(Data listing)
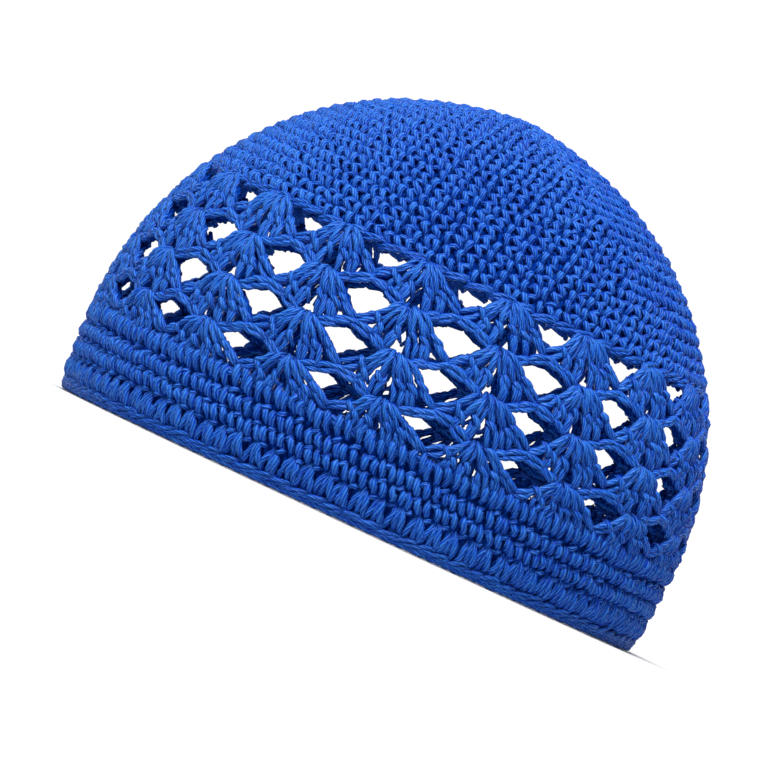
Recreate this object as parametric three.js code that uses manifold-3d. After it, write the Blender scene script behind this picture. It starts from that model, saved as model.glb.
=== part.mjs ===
// A crocheted cotton skull cap: a closed crown, an openwork band of shells, a close brim band and
// a braided rim edge. Millimetres, +Z up. The rim stands on z = 0 and the cap's axis is the Z axis.
// +X is side to side, the long way of the oval. Each wall is as thick as the crocheted fabric.
import * as THREE from "three";
import { mergeVertices } from "three/addons/utils/BufferGeometryUtils.js";
import Module from "manifold-3d";

const wasm = await Module();
wasm.setup();

// ---- Driving dimensions -----------------------------------------------------------------------

const HALF_WIDTH = 94; // widest half width, side to side
const DEPTH_RATIO = 0.945; // front to back against side to side
const CAP_HEIGHT = 128; // rim to the tip of the crown
const WIDEST_HEIGHT = 26.5; // height of the widest round
const RIM_TUCK = 1.9; // how far the rim is drawn in from the widest round
const TIP_RISE = 1.2; // the small peak where the crown was started
const TIP_RADIUS = 15; // how wide that peak is

const FABRIC = 3.4; // thickness of the close single-crochet fabric
const LACE_FABRIC = 3.0; // thickness of the openwork
const PIECE_GAP = 0.3; // gap that neighbouring pieces keep

const LACE_TOP = 78; // height where the crown ends and the openwork starts
const LACE_BOTTOM = 24.6; // height where the openwork ends and the brim starts
const EDGE_TOP = 4.0; // height of the braided edge
const EDGE_FLAT = 2.4; // width of the flat that the edge stands on
const EDGE_CHAMFER = 0.7; // bevel beside that flat

const SHELLS = 19; // shells in each openwork round
const SHELL_ROWS = 4;
const SHELL_ROW_HEIGHT = 13.9; // from one round of shell feet to the next
const COLUMN_START = -0.37; // where the first column of shells hangs, in shells from the front
const COLUMN_DRIFT = 0.07; // how far each round of shells slips sideways, in shells
const GAP_ROWS = [1, 2]; // the rounds whose shells part in the middle

const FACETS = 50; // facets around every ring
const CROWN_STEPS = 10; // facets from the crown's edge to its tip
const LACE_SEAM = 0.61; // where each round of shells is free of openings, in rounds

const YARN_BLUE = 0x1f4fb8;
const YARN_BLUE_DEEP = 0x1b46a6;

// Outlines of the openings, each a row of { across, down }: across in shells from one shell foot
// to the next, down in rounds from the top of the opening's own round.
const TOP_OPENING = [
  { across: 0.32, down: 0.13 },
  { across: 0.82, down: 0.15 },
  { across: 0.69, down: 0.36 },
  { across: 0.54, down: 0.56 },
  { across: 0.38, down: 0.46 },
];
const MAIN_OPENING = [
  { across: 0.3, down: 0.08 },
  { across: 0.43, down: -0.05 },
  { across: 0.66, down: -0.05 },
  { across: 0.82, down: 0.15 },
  { across: 0.55, down: 0.56 },
  { across: 0.44, down: 0.48 },
];
const SHELL_GAP = [
  { across: 0.01, down: 0.65 },
  { across: 0.075, down: 0.92 },
  { across: -0.055, down: 0.92 },
];

// ---- The cap's surface ------------------------------------------------------------------------

const CROWN_RISE = CAP_HEIGHT - WIDEST_HEIGHT - TIP_RISE; // upper half axis of the oval outline
const SKIRT_DROP = WIDEST_HEIGHT / Math.sqrt(1 - (1 - RIM_TUCK / HALF_WIDTH) ** 2);

// Outer half width of the cap at a height below the crown's tip.
function halfWidthAt(height) {
  const halfAxis = height > WIDEST_HEIGHT ? CROWN_RISE : SKIRT_DROP;
  const share = (height - WIDEST_HEIGHT) / halfAxis;
  return HALF_WIDTH * Math.sqrt(1 - share * share);
}

// The outline in the X-Z plane at a height, set in from the outer face by depth along the normal.
function wallPoint(height, depth) {
  const step = 0.05;
  const slope = (halfWidthAt(height + step) - halfWidthAt(height - step)) / (2 * step);
  const normal = new THREE.Vector2(1, -slope).normalize();
  return new THREE.Vector2(halfWidthAt(height), height).addScaledVector(normal, -depth);
}

// The same for the crown, by the angle from its widest round (0) to its tip (a quarter turn).
function crownPoint(angle, depth) {
  const across = HALF_WIDTH * Math.cos(angle);
  const peak = TIP_RISE * Math.exp(-((across / TIP_RADIUS) ** 2));
  const outer = new THREE.Vector2(across, WIDEST_HEIGHT + CROWN_RISE * Math.sin(angle) + peak);
  const normal = new THREE.Vector2(Math.cos(angle) / HALF_WIDTH, Math.sin(angle) / CROWN_RISE);
  return outer.addScaledVector(normal.normalize(), -depth);
}

// The point in space at an angle round the cap, a height and a depth into the wall.
function capPoint(turn, height, depth) {
  const { x: across, y: up } = wallPoint(height, depth);
  return [across * Math.cos(turn), DEPTH_RATIO * across * Math.sin(turn), up];
}

// ---- Solids -----------------------------------------------------------------------------------

// A closed three.js geometry as a manifold-3d solid, with its shared corners merged.
function solidOf(geometry) {
  const bare = geometry.index ? geometry.toNonIndexed() : geometry.clone();
  bare.deleteAttribute("normal");
  bare.deleteAttribute("uv");
  const merged = mergeVertices(bare, 1e-4);
  const corners = merged.index.array;
  const kept = [];
  for (let i = 0; i < corners.length; i += 3) {
    const [a, b, c] = [corners[i], corners[i + 1], corners[i + 2]];
    if (a !== b && b !== c && c !== a) kept.push(a, b, c);
  }
  return new wasm.Manifold(
    new wasm.Mesh({
      numProp: 3,
      vertProperties: merged.attributes.position.array,
      triVerts: new Uint32Array(kept),
    }),
  );
}

// A manifold-3d solid as a flat-shaded three.js geometry.
function geometryOf(solid) {
  const mesh = solid.getMesh();
  const geometry = new THREE.BufferGeometry();
  geometry.setAttribute("position", new THREE.BufferAttribute(mesh.vertProperties, 3));
  geometry.setIndex(new THREE.BufferAttribute(mesh.triVerts, 1));
  const flat = geometry.toNonIndexed();
  flat.computeVertexNormals();
  return flat;
}

// A section in the X-Z plane, turned round the Z axis and pressed into the cap's oval.
function ovalRing(section) {
  const geometry = new THREE.LatheGeometry(section, FACETS);
  geometry.rotateX(Math.PI / 2);
  geometry.scale(1, DEPTH_RATIO, 1);
  return solidOf(geometry);
}

// A wall that follows the cap's surface through the given heights, lowest first.
function wallRing(heights, thickness) {
  const outer = heights.map((height) => wallPoint(height, 0));
  const inner = heights.map((height) => wallPoint(height, thickness)).reverse();
  return ovalRing([...outer, ...inner, outer[0]]);
}

// The straight-sided plug that cuts one opening: the outline, pushed through the whole wall.
function openingPlug(outline, column, row) {
  const outside = -3;
  const inside = LACE_FABRIC + 3;
  const place = ({ across, down }, depth) => {
    const along = COLUMN_START + column + across + COLUMN_DRIFT * (row + down);
    const turn = (along / SHELLS) * 2 * Math.PI - Math.PI / 2;
    return capPoint(turn, LACE_TOP - (row + down) * SHELL_ROW_HEIGHT, depth);
  };
  const near = outline.map((corner) => place(corner, outside));
  const far = outline.map((corner) => place(corner, inside));
  const corners = [];
  for (let i = 0; i < outline.length; i++) {
    const next = (i + 1) % outline.length;
    corners.push(near[i], near[next], far[i], near[next], far[next], far[i]);
    if (i > 0 && next > 0) {
      corners.push(near[0], near[next], near[i], far[0], far[i], far[next]);
    }
  }
  const geometry = new THREE.BufferGeometry();
  geometry.setAttribute("position", new THREE.Float32BufferAttribute(corners.flat(), 3));
  return solidOf(geometry);
}

// ---- The pieces -------------------------------------------------------------------------------

function crown() {
  const edge = Math.asin((LACE_TOP + PIECE_GAP / 2 - WIDEST_HEIGHT) / CROWN_RISE);
  const angles = Array.from(
    { length: CROWN_STEPS + 1 },
    (_, i) => edge + ((Math.PI / 2 - edge) * i) / CROWN_STEPS,
  );
  const outer = angles.map((angle) => crownPoint(angle, 0));
  const inner = angles.map((angle) => crownPoint(angle, FABRIC)).reverse();
  outer.at(-1).x = 0;
  inner[0].x = 0;
  return ovalRing([...inner, ...outer]);
}

function laceBand() {
  const heights = [LACE_TOP - PIECE_GAP / 2];
  for (let row = 0; row < SHELL_ROWS; row++) {
    heights.unshift(LACE_TOP - (row + LACE_SEAM) * SHELL_ROW_HEIGHT);
  }
  heights.unshift(LACE_BOTTOM + PIECE_GAP / 2);
  let band = wallRing(heights, LACE_FABRIC);
  for (let row = 0; row < SHELL_ROWS; row++) {
    for (let column = 0; column < SHELLS; column++) {
      band = band.subtract(openingPlug(row === 0 ? TOP_OPENING : MAIN_OPENING, column, row));
      if (GAP_ROWS.includes(row)) band = band.subtract(openingPlug(SHELL_GAP, column, row));
    }
  }
  return band;
}

function brimBand() {
  const [bottom, top] = [EDGE_TOP + PIECE_GAP / 2, LACE_BOTTOM - PIECE_GAP / 2];
  return wallRing([bottom, (bottom + top) / 2, top], FABRIC);
}

// The edge's section: the wall's thickness at the top, bevelled to a flat that stands on z = 0.
function rimEdge() {
  const top = EDGE_TOP - PIECE_GAP / 2;
  const outer = wallPoint(top, 0);
  const inner = wallPoint(top, FABRIC);
  const middle = wallPoint(0, FABRIC / 2).x;
  const flat = EDGE_FLAT / 2;
  return ovalRing([
    new THREE.Vector2(middle + flat, 0),
    new THREE.Vector2(middle + flat + EDGE_CHAMFER, EDGE_CHAMFER),
    outer,
    inner,
    new THREE.Vector2(middle - flat - EDGE_CHAMFER, EDGE_CHAMFER),
    new THREE.Vector2(middle - flat, 0),
    new THREE.Vector2(middle + flat, 0),
  ]);
}

const PIECES = [
  { name: "crown", build: crown, colour: YARN_BLUE },
  { name: "lace_band", build: laceBand, colour: YARN_BLUE },
  { name: "brim_band", build: brimBand, colour: YARN_BLUE_DEEP },
  { name: "rim_edge", build: rimEdge, colour: YARN_BLUE },
];

const cap = new THREE.Group();
for (const { name, build, colour } of PIECES) {
  const yarn = new THREE.MeshStandardMaterial({ color: colour, roughness: 0.85, metalness: 0 });
  const piece = new THREE.Mesh(geometryOf(build()), yarn);
  piece.name = name;
  cap.add(piece);
}

export default cap;
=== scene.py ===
"""A crocheted cotton beanie: a close crown, four rounds of open shells, a close brim and a braided rim.

Every stitch is yarn. Short tables give the way that one strand takes through a stitch, loops lay
the strands round the cap, and a Geometry Nodes tree sweeps the plied yarn along them.
"""

import math
from collections import namedtuple

import bpy
import numpy as np
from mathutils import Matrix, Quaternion, Vector


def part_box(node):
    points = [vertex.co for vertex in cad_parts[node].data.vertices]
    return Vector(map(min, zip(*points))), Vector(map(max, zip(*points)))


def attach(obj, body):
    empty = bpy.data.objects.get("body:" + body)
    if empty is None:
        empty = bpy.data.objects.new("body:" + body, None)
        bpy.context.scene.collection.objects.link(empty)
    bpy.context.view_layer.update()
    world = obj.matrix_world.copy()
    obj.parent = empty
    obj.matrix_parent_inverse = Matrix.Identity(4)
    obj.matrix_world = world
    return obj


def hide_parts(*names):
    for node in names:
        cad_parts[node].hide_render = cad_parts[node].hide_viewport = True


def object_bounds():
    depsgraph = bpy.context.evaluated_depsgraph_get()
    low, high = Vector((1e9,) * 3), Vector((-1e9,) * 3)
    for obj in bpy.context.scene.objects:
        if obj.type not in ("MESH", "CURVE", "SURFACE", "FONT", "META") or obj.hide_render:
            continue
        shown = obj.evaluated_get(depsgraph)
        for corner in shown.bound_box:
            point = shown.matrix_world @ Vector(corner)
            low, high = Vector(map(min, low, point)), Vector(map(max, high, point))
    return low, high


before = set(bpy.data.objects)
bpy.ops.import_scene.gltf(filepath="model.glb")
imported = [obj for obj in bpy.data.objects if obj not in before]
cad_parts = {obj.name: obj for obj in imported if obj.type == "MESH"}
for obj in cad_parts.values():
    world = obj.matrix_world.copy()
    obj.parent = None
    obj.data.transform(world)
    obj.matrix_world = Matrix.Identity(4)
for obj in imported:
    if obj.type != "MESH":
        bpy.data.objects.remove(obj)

CAD_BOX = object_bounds()
MM = 0.001
FULL_TURN = 2 * math.pi
FRONT = -math.pi / 2  # the turn that faces the front

# ---- Sizes, in millimetres ---------------------------------------------------------------------

HALF_WIDTH = CAD_BOX[1].x / MM
DEPTH_RATIO = CAD_BOX[1].y / CAD_BOX[1].x
CAP_HEIGHT = CAD_BOX[1].z / MM
PIECE_GAP = 0.3
LACE_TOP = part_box("lace_band")[1].z / MM + PIECE_GAP / 2
LACE_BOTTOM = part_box("lace_band")[0].z / MM - PIECE_GAP / 2
EDGE_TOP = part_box("brim_band")[0].z / MM - PIECE_GAP / 2
WIDEST_HEIGHT = 26.5
RIM_TUCK = 1.9
TIP_RISE = 1.2
TIP_RADIUS = 15.0

YARN_RADIUS = 0.98
FABRIC_MIDDLE = -1.75  # middle of the close fabric, from the cap's outer face
LACE_MIDDLE = -1.6  # middle of the openwork
CORE_OUTER_DEPTH = -0.5  # faces of the felted core, from the middle of the close fabric
CORE_INNER_DEPTH = -0.9
CORE_START = 0.6  # distance of the core from the tip
CORE_SETBACK = 1.5  # room between the core and the openwork
SHADED_DEPTH = 0.3  # yarn this near the middle of the fabric is in full shade
LIT_DEPTH = 2.0  # and yarn this much farther out is in none
FINE_STEP = 1.05  # length of yarn between two sections, on strands that show
COARSE_STEP = 1.9  # the same, on strands that lie deep
SHOWN_SIDES = 6  # faces round a strand
DEEP_SIDES = 5
PLY_COUNT = 6.0
PLY_HEIGHT = 0.25  # how far plies and tufts stand up in the materials
TUFT_HEIGHT = 0.3
TWIST_LENGTH = 15.0  # yarn in one turn of its plies
YARN_UV_LENGTH = 10.0  # yarn that one unit of the UV map covers

CROWN_ROUNDS = 23
CROWN_START = 1.4  # distance of the first round from the tip
CROWN_STITCH_TOP = 5.6  # stitch width near the tip
CROWN_STITCH_EDGE = 6.75  # stitch width at the crown's edge
CROWN_DRIFT = -0.13  # how far each round's columns slip, in stitches
CROWN_TOP_ROUNDS = 15  # rounds in the upper of the crown's two pieces
EDGE_ROOM = 0.6  # between the last round and the openwork
BRIM_STITCHES = 100
BRIM_ROUNDS = 3
BRIM_DRIFT = -0.11
TALL_ROUND = 6.4  # height of the last round, above the braid
BRIM_LAP = 1.0  # how far the brim laps over the openwork
FIRST_ROUND_RISE = 2.2  # how much taller the first round is, to reach over the chain

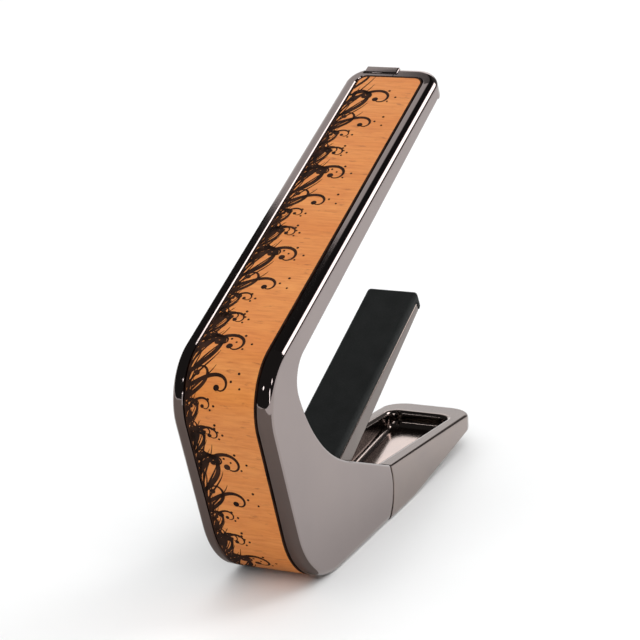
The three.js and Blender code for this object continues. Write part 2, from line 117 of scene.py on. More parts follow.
# wood strip
STRIP_HALF, STRIP_THICKNESS, STRIP_START, STRIP_FOOT = 5.45, 1.2, 2.6, -17.2
STRIP_GAP, BED_DEPTH = 0.15, 1.4
BED_STEEP, BED_LOW = (0.36, 0.84), (0.12, 2.5)  # the bed's bevels: depth, and run to each mm of rise
LINE_BASE, LINE_TOP, DOT_TOP = -0.25, 0.02, 0.03  # what is burnt in stands just out of the wood
TAB_START, TAB_END, TAB_RIGHT, TAB_LEFT = 0.1, 1.9, -5.2, 0.5

# neck arm
NECK_TIP, NECK_ANGLE = (-51.8, 30.2), 24.9 * DEGREE
NECK_HALF, NECK_INNER = 4.35, 3.3

# lever
LEVER_LIFT, LEVER_BEND, LEVER_TIP, LEVER_RISE, LEVER_RIM = 0.15, -39.7, -66.3, 6 * DEGREE, 5.2
FLOOR_RISE = 4.9 * DEGREE
TRAY_WALL, TRAY_FLOOR, TRAY_END, TRAY_CORNER, TRAY_INSIDE = 2.5, 1.2, 5.4, 4.2, 2

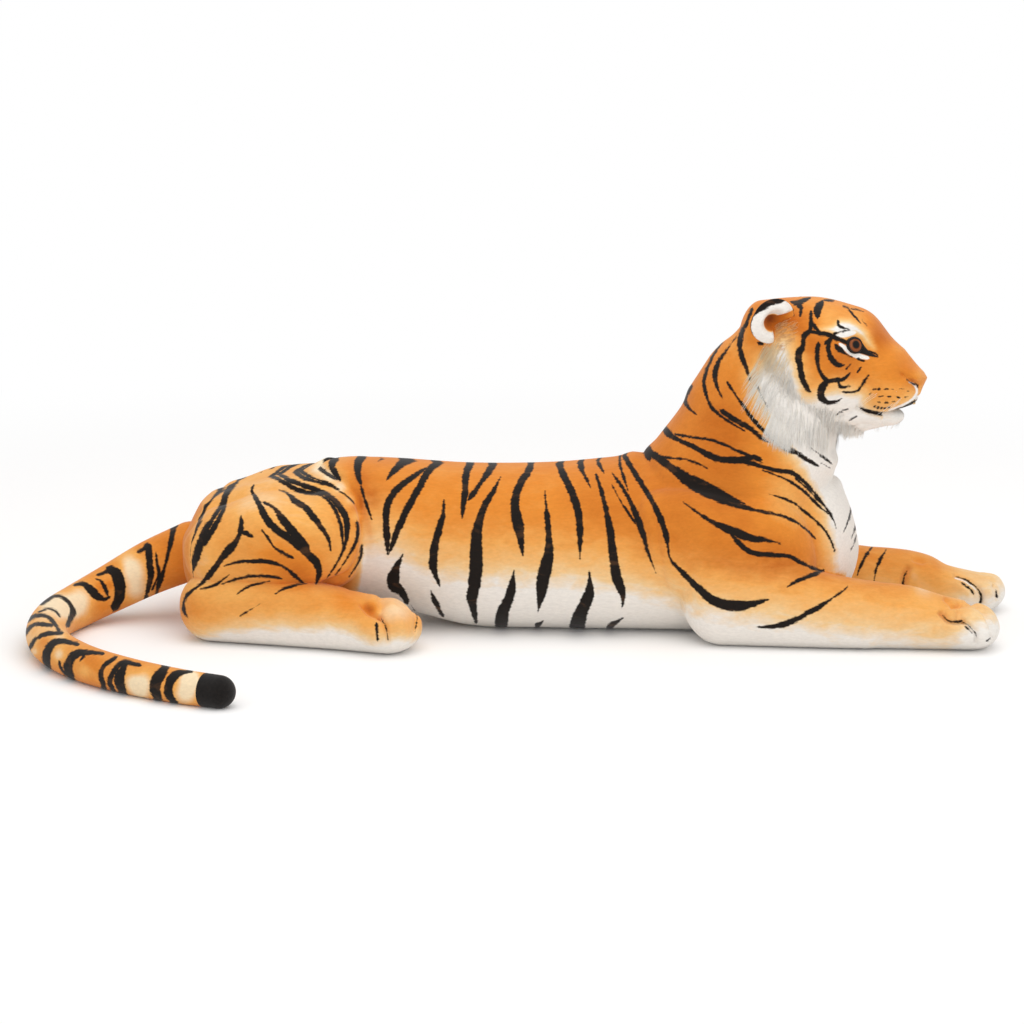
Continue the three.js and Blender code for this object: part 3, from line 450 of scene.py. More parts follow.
def smoothstep(value: Array) -> Array:
    """3 t^2 - 2 t^3 of a value held between 0 and 1."""
    held = np.clip(value, 0, 1)
    return held * held * (3 - 2 * held)


def unit(vectors: Array) -> Array:
    """Vectors divided by their lengths."""
    return vectors / np.maximum(np.linalg.norm(vectors, axis=-1, keepdims=True), 1e-12)


@dataclass(frozen=True)
class Placement:
    """A frame of its own: an origin and three unit axes, as a turned piece has."""

    origin: Triple
    x: Triple
    y: Triple

    @property
    def axes(self) -> Array:
        """Rows are the frame's x, y and z axes."""
        x, y = np.array(self.x), np.array(self.y)
        return np.stack([x, y, np.cross(x, y)])

    def place(self, local: Array) -> Array:
        """Local points in the object's frame: origin + local . axes."""
        return np.array(self.origin) + local @ self.axes

    def read(self, points: Array) -> Array:
        """Points of the object's frame in local coordinates."""
        return (points - np.array(self.origin)) @ self.axes.T

    def near_side(self, points: Array) -> Array:
        """Points with local y turned to -|y|: the side that the photograph shows."""
        local = self.read(points)
        local[:, 1] = -np.abs(local[:, 1])
        return self.place(local)


BODY_PLACE = Placement((0, 0, 0), (1, 0, 0), (0, 1, 0))
NECK_PLACE = Placement((.310108, 0, .246), (.978148, -.207912, 0), (.207912, .978148, 0))
HEAD_PLACE = Placement((.422594, -.023910, .390), (.978148, -.207912, 0), (.206362, .970857, -.121869))
EAR_PLACES = {
    Side.RIGHT: Placement(*table("""
.363109,-.096251,.438095 .471022,-.875655,-.106613 .881647,.463353,.089459
""")),
    Side.LEFT: Placement(*table("""
.399582,.075338,.416556 .776413,.5611,-.286965 -.625393,.742228,-.240792
""")),
}
EYE_PLACE = Placement(*table(".477608,-.099866,.423527 .857062,.393524,-.33254 .166643,.399011,.901677"))


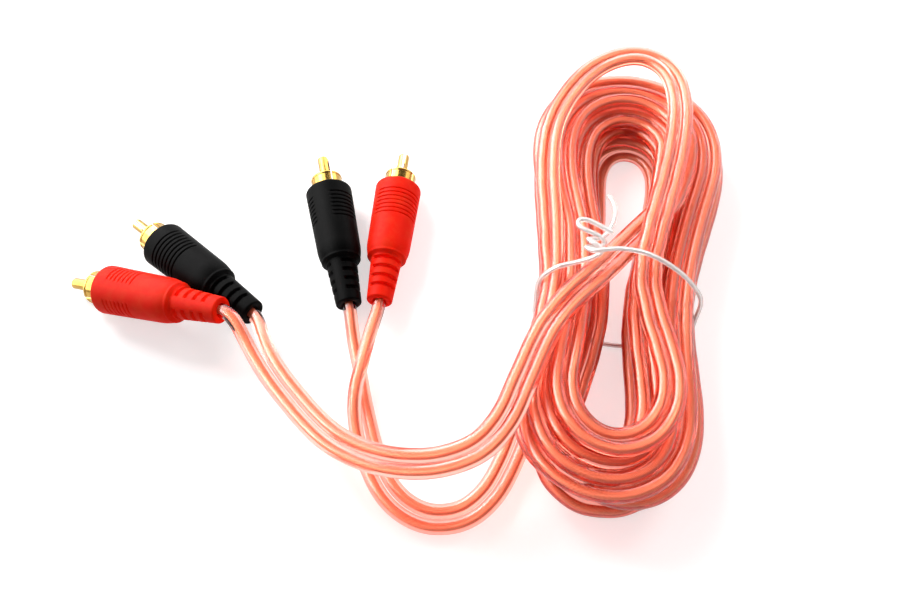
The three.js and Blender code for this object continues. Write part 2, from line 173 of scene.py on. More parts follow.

GIVEN REQUEST: Starting with the first line of the records, repeat every line up to and including the one containing "const TIP_RADIUS = 15;", and nothing else.

RESULT:
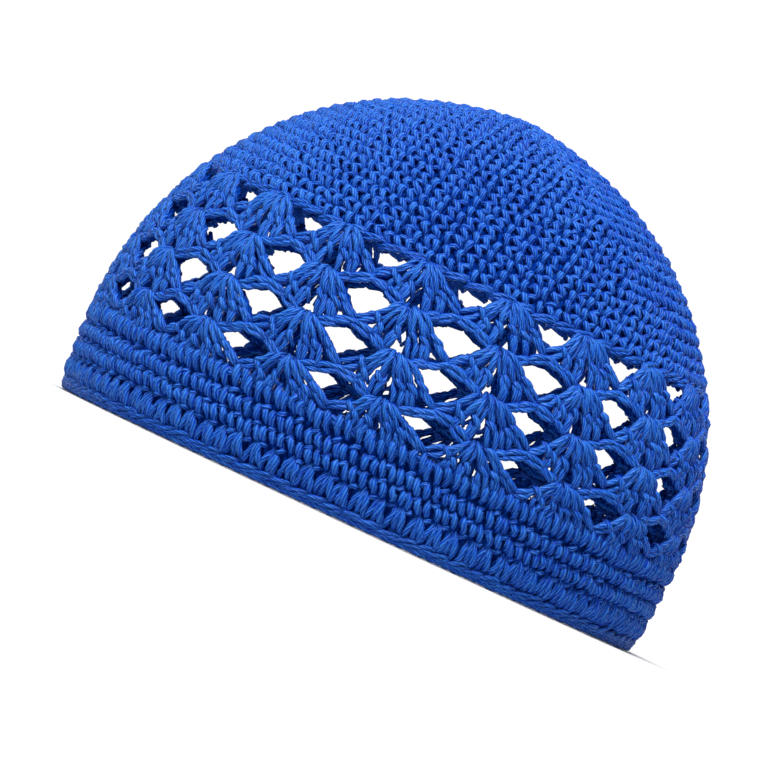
Recreate this object as parametric three.js code that uses manifold-3d. After it, write the Blender scene script behind this picture. It starts from that model, saved as model.glb.
=== part.mjs ===
// A crocheted cotton skull cap: a closed crown, an openwork band of shells, a close brim band and
// a braided rim edge. Millimetres, +Z up. The rim stands on z = 0 and the cap's axis is the Z axis.
// +X is side to side, the long way of the oval. Each wall is as thick as the crocheted fabric.
import * as THREE from "three";
import { mergeVertices } from "three/addons/utils/BufferGeometryUtils.js";
import Module from "manifold-3d";

const wasm = await Module();
wasm.setup();

// ---- Driving dimensions -----------------------------------------------------------------------

const HALF_WIDTH = 94; // widest half width, side to side
const DEPTH_RATIO = 0.945; // front to back against side to side
const CAP_HEIGHT = 128; // rim to the tip of the crown
const WIDEST_HEIGHT = 26.5; // height of the widest round
const RIM_TUCK = 1.9; // how far the rim is drawn in from the widest round
const TIP_RISE = 1.2; // the small peak where the crown was started
const TIP_RADIUS = 15; // how wide that peak is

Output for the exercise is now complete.